Written request - Copy out all of the material exactly as presented.

Source material -
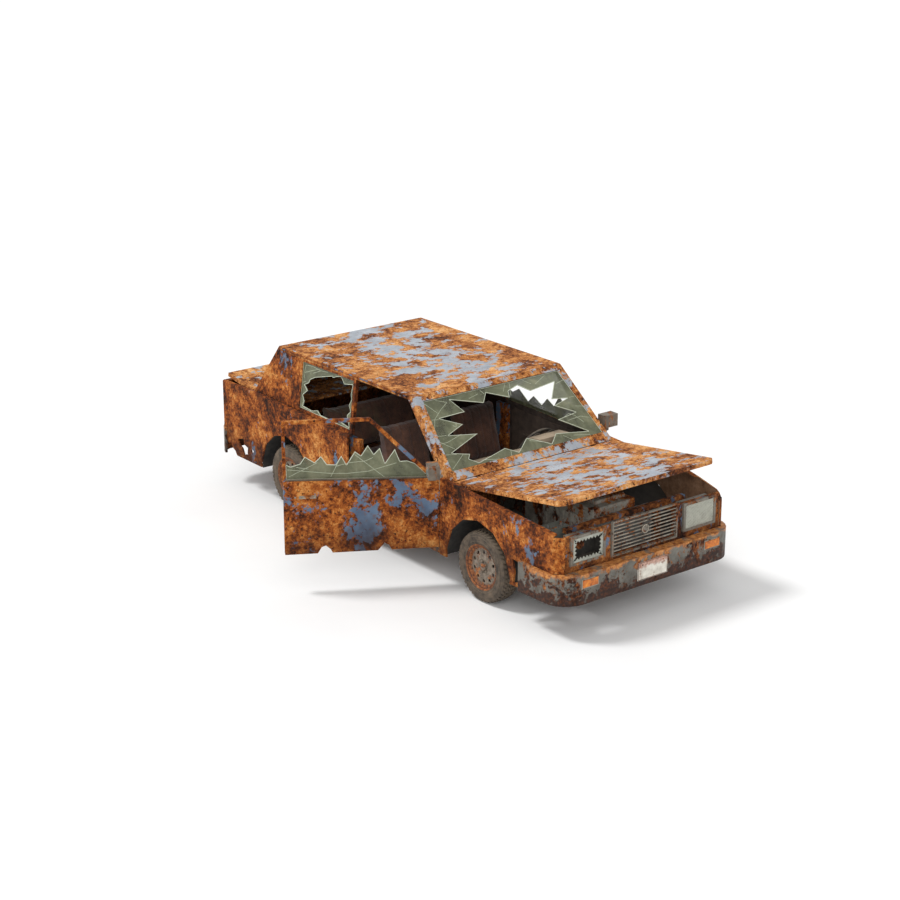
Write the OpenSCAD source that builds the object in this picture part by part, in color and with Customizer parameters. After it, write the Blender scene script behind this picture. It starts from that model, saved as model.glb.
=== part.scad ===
// Abandoned two-door saloon car, rusted through, built up from its real panels.
// The front faces -Y, the left side is +X, and the origin is on the ground midway between the axles.

/* [Overall] */
// Width over the body sides
body_w = 1744; // [1500:4:2000]
// Distance between the front and rear axle
wheelbase = 2616; // [2300:4:3000]
// Front axle to the front face of the nose
front_overhang = 926; // [860:2:1120]
// Rear axle to the rear face of the tail
rear_overhang = 1008; // [900:2:1200]
// Height of the roof over the ground
roof_h = 1414; // [1300:2:1600]

/* [Body] */
// Height of the belt line at the windshield
belt_front_h = 885; // [850:1:920]
// Height of the belt line at the rear window
belt_rear_h = 955; // [925:1:990]
// Height of the fender top at the nose
nose_h = 822; // [800:1:850]
// Height of the rear deck at the tail
tail_h = 943; // [900:1:955]
// Underside of the sills and lower panel edges
sill_h = 262; // [230:1:290]
// Width across the roof panel
roof_w = 1530; // [1300:2:1700]
// Width across the cabin at the belt line
cabin_w = 1664; // [1400:2:1800]
// Thickness of a single body panel with its edge flange
panel_t = 14; // [8:1:20]
// Thickness of a cabin wall above the belt line
cabin_t = 30; // [20:1:40]
// Thickness of the roof panel with its lining
roof_t = 35; // [25:1:50]
// Length of the sloping windshield plane seen from the side
windshield_run = 584; // [480:2:700]
// Length of the sloping rear window plane seen from the side
backlight_run = 315; // [250:2:450]
// Front axle to the foot of the windshield plane
cowl_setback = 348; // [330:1:400]
// Rear axle to the foot of the rear window plane
deck_setback = 531; // [500:1:560]

/* [Doors] */
// Thickness of a whole door below the belt line
door_t = 60; // [45:1:80]
// Length of a door skin
door_l = 1204; // [1050:2:1240]
// Lower edge of the doors
door_bottom_h = 320; // [300:1:360]
// Angle at which the right door stands open
door_open = 60; // [0:1:66]
// Width of the window frame bars
frame_bar = 26; // [18:1:36]
// Running gap round a moving panel
shut_gap = 8; // [6:1:14]
// Radius of a hinge pin
pin_r = 4; // [3:0.5:5]

/* [Lids] */
// Thickness of the hood and trunk lid rims
lid_t = 36; // [26:1:42]
// Thickness of the hood skin
skin_t = 12; // [8:1:16]
// Length of the hood
hood_l = 1208; // [1100:2:1240]
// Angle at which the hood stands open
hood_ajar = 11; // [0:0.5:40]
// Angle at which the trunk lid stands open
trunk_ajar = 10; // [0:0.5:40]

/* [Wheels] */
// Outer radius of a tyre
tyre_r = 288; // [270:1:310]
// Width of a tyre
tyre_w = 172; // [150:1:190]
// Radius of the rim at the tyre's bead
rim_r = 170; // [160:1:190]
// Distance between the outer faces of two wheels
track_w = 1688; // [1500:2:1710]
// Radius of the wheel arches
arch_r = 392; // [370:1:410]
// Radius of the wheel spindles
spindle_r = 17; // [12:1:22]
// Distance of the steering axes from the middle of the car
kingpin_x = 640; // [560:1:650]
// Radius of the holes in the towing lugs
towing_r = 15; // [10:1:18]
// Radial clearance of a running fit
fit_gap = 0.06; // [0.02:0.01:0.1]

/* [Bumpers and lights] */
// Height of a bumper
bumper_h = 236; // [180:2:260]
// Lower edge of the bumpers
bumper_z = 281; // [250:1:300]
// How far a bumper stands out from the body
bumper_out = 87; // [60:1:120]
// Thickness of a bumper's wall
bumper_t = 40; // [20:1:60]
// How far a bumper stands out beside the body
bumper_side = 28; // [24:1:40]
// Outer radius of a bumper's rounded corners
bumper_r = 200; // [160:5:205]
// Distance between the two headlights
light_gap = 804; // [760:2:860]
// Width of a headlight frame
light_w = 345; // [300:1:370]
// Height of a headlight frame
light_h = 230; // [180:1:240]
// Number of grille slats
slats = 9; // [5:1:12]

/* [Cabin] */
// Height of the cabin floor's upper face
floor_h = 300; // [290:1:310]
// Height of the trunk floor's upper face over the rear axle
trunk_floor_h = 436; // [420:1:460]
// Width of a front seat
seat_w = 500; // [420:2:540]
// Radius of the steering wheel
wheel_r = 190; // [160:1:210]

/* [Hidden] */
$fn = 48;

side_x = body_w/2;
front_axle_y = -wheelbase/2;
rear_axle_y = wheelbase/2;
nose_y = front_axle_y - front_overhang;
tail_y = rear_axle_y + rear_overhang;
cowl_y = front_axle_y + cowl_setback;
deck_y = rear_axle_y + deck_setback;
roof_front_y = cowl_y + windshield_run;
roof_rear_y = deck_y - backlight_run;
roof_under = roof_h - roof_t;
lean = (cabin_w - roof_w)/2/(roof_h - belt_front_h);
cowl_h = belt_front_h + 2;
ws_angle = atan2(roof_h - cowl_h, windshield_run);
ws_len = norm([roof_h - cowl_h, windshield_run]);
bl_angle = atan2(roof_h - belt_rear_h, backlight_run);
bl_len = norm([roof_h - belt_rear_h, backlight_run]);
hinge_x = side_x - 10;
door_front_y = cowl_y + 135;
hinge_y = door_front_y - 5;
door_rear_y = door_front_y + door_l;
fender_rear_y = hinge_y - 14;
quarter_front_y = door_rear_y + shut_gap;
hood_rear_y = cowl_y - shut_gap;
hood_pivot = [hood_rear_y - 9, cowl_h - 8];
trunk_front_y = deck_y + shut_gap;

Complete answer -
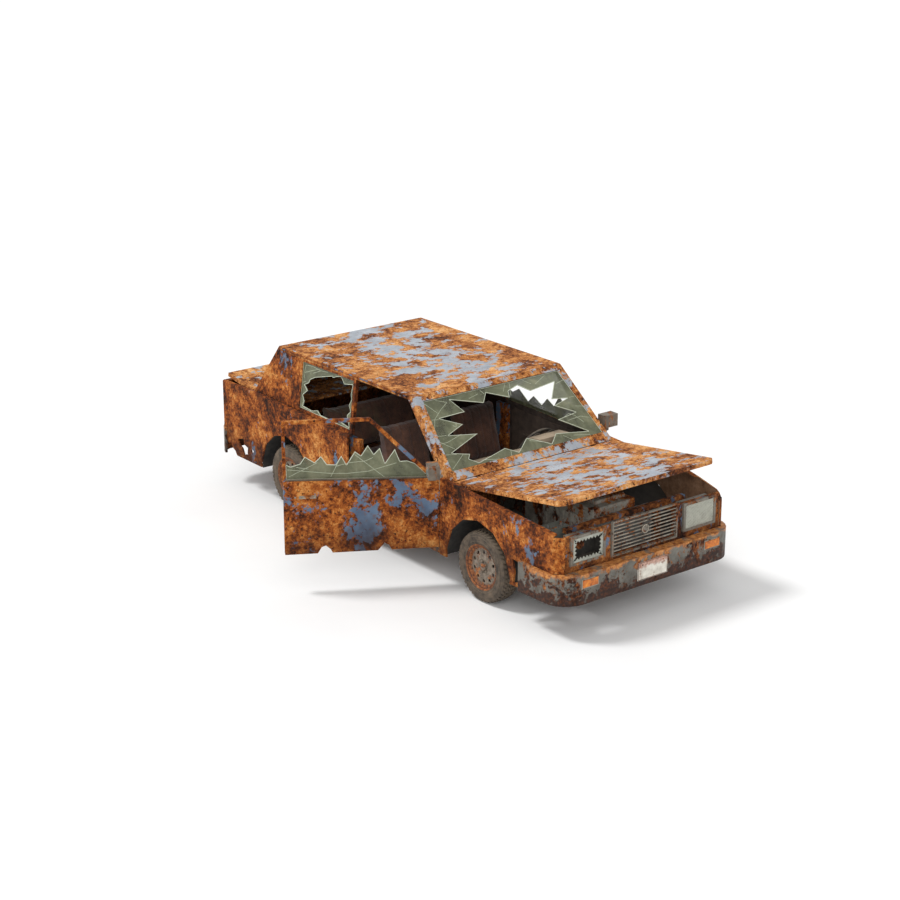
Write the OpenSCAD source that builds the object in this picture part by part, in color and with Customizer parameters. After it, write the Blender scene script behind this picture. It starts from that model, saved as model.glb.
=== part.scad ===
// Abandoned two-door saloon car, rusted through, built up from its real panels.
// The front faces -Y, the left side is +X, and the origin is on the ground midway between the axles.

/* [Overall] */
// Width over the body sides
body_w = 1744; // [1500:4:2000]
// Distance between the front and rear axle
wheelbase = 2616; // [2300:4:3000]
// Front axle to the front face of the nose
front_overhang = 926; // [860:2:1120]
// Rear axle to the rear face of the tail
rear_overhang = 1008; // [900:2:1200]
// Height of the roof over the ground
roof_h = 1414; // [1300:2:1600]

/* [Body] */
// Height of the belt line at the windshield
belt_front_h = 885; // [850:1:920]
// Height of the belt line at the rear window
belt_rear_h = 955; // [925:1:990]
// Height of the fender top at the nose
nose_h = 822; // [800:1:850]
// Height of the rear deck at the tail
tail_h = 943; // [900:1:955]
// Underside of the sills and lower panel edges
sill_h = 262; // [230:1:290]
// Width across the roof panel
roof_w = 1530; // [1300:2:1700]
// Width across the cabin at the belt line
cabin_w = 1664; // [1400:2:1800]
// Thickness of a single body panel with its edge flange
panel_t = 14; // [8:1:20]
// Thickness of a cabin wall above the belt line
cabin_t = 30; // [20:1:40]
// Thickness of the roof panel with its lining
roof_t = 35; // [25:1:50]
// Length of the sloping windshield plane seen from the side
windshield_run = 584; // [480:2:700]
// Length of the sloping rear window plane seen from the side
backlight_run = 315; // [250:2:450]
// Front axle to the foot of the windshield plane
cowl_setback = 348; // [330:1:400]
// Rear axle to the foot of the rear window plane
deck_setback = 531; // [500:1:560]

/* [Doors] */
// Thickness of a whole door below the belt line
door_t = 60; // [45:1:80]
// Length of a door skin
door_l = 1204; // [1050:2:1240]
// Lower edge of the doors
door_bottom_h = 320; // [300:1:360]
// Angle at which the right door stands open
door_open = 60; // [0:1:66]
// Width of the window frame bars
frame_bar = 26; // [18:1:36]
// Running gap round a moving panel
shut_gap = 8; // [6:1:14]
// Radius of a hinge pin
pin_r = 4; // [3:0.5:5]

/* [Lids] */
// Thickness of the hood and trunk lid rims
lid_t = 36; // [26:1:42]
// Thickness of the hood skin
skin_t = 12; // [8:1:16]
// Length of the hood
hood_l = 1208; // [1100:2:1240]
// Angle at which the hood stands open
hood_ajar = 11; // [0:0.5:40]
// Angle at which the trunk lid stands open
trunk_ajar = 10; // [0:0.5:40]

/* [Wheels] */
// Outer radius of a tyre
tyre_r = 288; // [270:1:310]
// Width of a tyre
tyre_w = 172; // [150:1:190]
// Radius of the rim at the tyre's bead
rim_r = 170; // [160:1:190]
// Distance between the outer faces of two wheels
track_w = 1688; // [1500:2:1710]
// Radius of the wheel arches
arch_r = 392; // [370:1:410]
// Radius of the wheel spindles
spindle_r = 17; // [12:1:22]
// Distance of the steering axes from the middle of the car
kingpin_x = 640; // [560:1:650]
// Radius of the holes in the towing lugs
towing_r = 15; // [10:1:18]
// Radial clearance of a running fit
fit_gap = 0.06; // [0.02:0.01:0.1]

/* [Bumpers and lights] */
// Height of a bumper
bumper_h = 236; // [180:2:260]
// Lower edge of the bumpers
bumper_z = 281; // [250:1:300]
// How far a bumper stands out from the body
bumper_out = 87; // [60:1:120]
// Thickness of a bumper's wall
bumper_t = 40; // [20:1:60]
// How far a bumper stands out beside the body
bumper_side = 28; // [24:1:40]
// Outer radius of a bumper's rounded corners
bumper_r = 200; // [160:5:205]
// Distance between the two headlights
light_gap = 804; // [760:2:860]
// Width of a headlight frame
light_w = 345; // [300:1:370]
// Height of a headlight frame
light_h = 230; // [180:1:240]
// Number of grille slats
slats = 9; // [5:1:12]

/* [Cabin] */
// Height of the cabin floor's upper face
floor_h = 300; // [290:1:310]
// Height of the trunk floor's upper face over the rear axle
trunk_floor_h = 436; // [420:1:460]
// Width of a front seat
seat_w = 500; // [420:2:540]
// Radius of the steering wheel
wheel_r = 190; // [160:1:210]

/* [Hidden] */
$fn = 48;

side_x = body_w/2;
front_axle_y = -wheelbase/2;
rear_axle_y = wheelbase/2;
nose_y = front_axle_y - front_overhang;
tail_y = rear_axle_y + rear_overhang;
cowl_y = front_axle_y + cowl_setback;
deck_y = rear_axle_y + deck_setback;
roof_front_y = cowl_y + windshield_run;
roof_rear_y = deck_y - backlight_run;
roof_under = roof_h - roof_t;
lean = (cabin_w - roof_w)/2/(roof_h - belt_front_h);
cowl_h = belt_front_h + 2;
ws_angle = atan2(roof_h - cowl_h, windshield_run);
ws_len = norm([roof_h - cowl_h, windshield_run]);
bl_angle = atan2(roof_h - belt_rear_h, backlight_run);
bl_len = norm([roof_h - belt_rear_h, backlight_run]);
hinge_x = side_x - 10;
door_front_y = cowl_y + 135;
hinge_y = door_front_y - 5;
door_rear_y = door_front_y + door_l;
fender_rear_y = hinge_y - 14;
quarter_front_y = door_rear_y + shut_gap;
hood_rear_y = cowl_y - shut_gap;
hood_pivot = [hood_rear_y - 9, cowl_h - 8];
trunk_front_y = deck_y + shut_gap;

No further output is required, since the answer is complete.